You guys always pull out "bad faith" when you don't like how visible your underlying values are in what you say.
I'm not saying it's wrong to look at these groups, I'm saying you're looking at them wrong because you lack a deeper understanding of how this system came to be and why it functions the specific way it does. Whether you intend to do what you do is not what defines the consequences of what you do. When you tried to construct a sympathizing narrative, you didn't talk about any vulnerable groups, you didn't talk about indigenous peoples, you only talked about the most privileged groups of people in this system. Yes, that says something more than what you want the words to say, and you are also responsible for that.
"Racism isn't because of settler-colonialism because I am a settler and other settlers like me engage in racism." I can't think of a clearer example than this to demonstrate this misunderstanding. Whiteness is a fluid category, it does not literally refer to the melanin content and physical attributes of a person's body, it is about privilege. White Europeans (Irish, Italian, French, Greek, Slavic, etc.) were historically racialized and marginalized incidentally in this country, experienced systemic disadvantage, but certainly do not experience racism today; black and African Canadians still do. There are also differences in privilege delineated by gender, sexuality, ability, and class within those groups, that does not mean racism isn't specific to some and only benefits some. Your being an immigrant means you are potentially open to discrimination along those same lines, but also means you participate in racism and settler-colonialism by merit of your privilege over First Nations and indigenous peoples; whom are also racialized. Racism exists to naturalize the subordination of others, it literally came into being through settler-colonialism, and being a racialized settler does not exempt you from benefiting from that racism.

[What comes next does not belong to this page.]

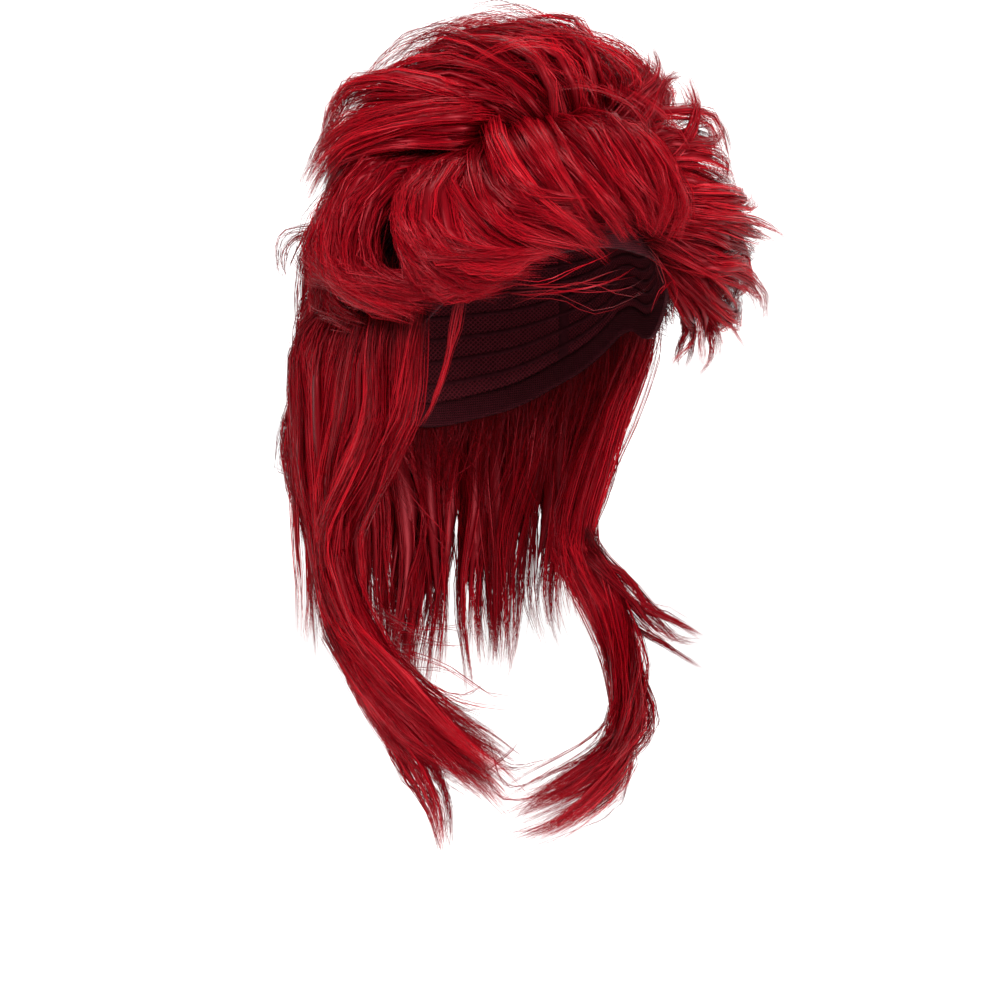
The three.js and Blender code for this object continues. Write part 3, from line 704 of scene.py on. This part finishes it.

You are taking effects as causes, and yes, by dojng that you are naturalizing these things as inevitable human reactions that cannot be curbed. Whether you want to or not, that projects a moral meaning onto those things.
I don't know who "you guys" are and now I think this is definitely bad faith. I don't even disagree with a lot of what you said in general. But deliberately ignoring parts of what I said in order to focus on others whose meaning changes when ignoring those parts, putting yet more words I did mot say or imply in my mouth tells me we're done here.
I'm serious when I say I was being nice and read your comments graciously and intentionally. No, this does not misrepresent what you said, what you said simply does not have the meaning and effect that you wanted it to. I didn't ignore a single thing, and you're awfully full of yourself if you expect people to literally quote every word of your comments when they criticize you; we don't even do that for professionals.
"You guys," are obnoxious Reddit/Lemmy guys who insist they know about something they clearly do not know well enough about, and would rather pretend that their critics are just making up things (the exact kind of person who would refuse to engage in self-criticism in any worthwhile way). I don't think "bad faith" has any meaning anymore because we have so many men who behave like this and take any unwanted criticism as purposefully misleading attacks. Nice attempt to force some self-victimization in here though, very in line with how you've behaved so far.
Don't try to act serious if you aren't ready to be serious then.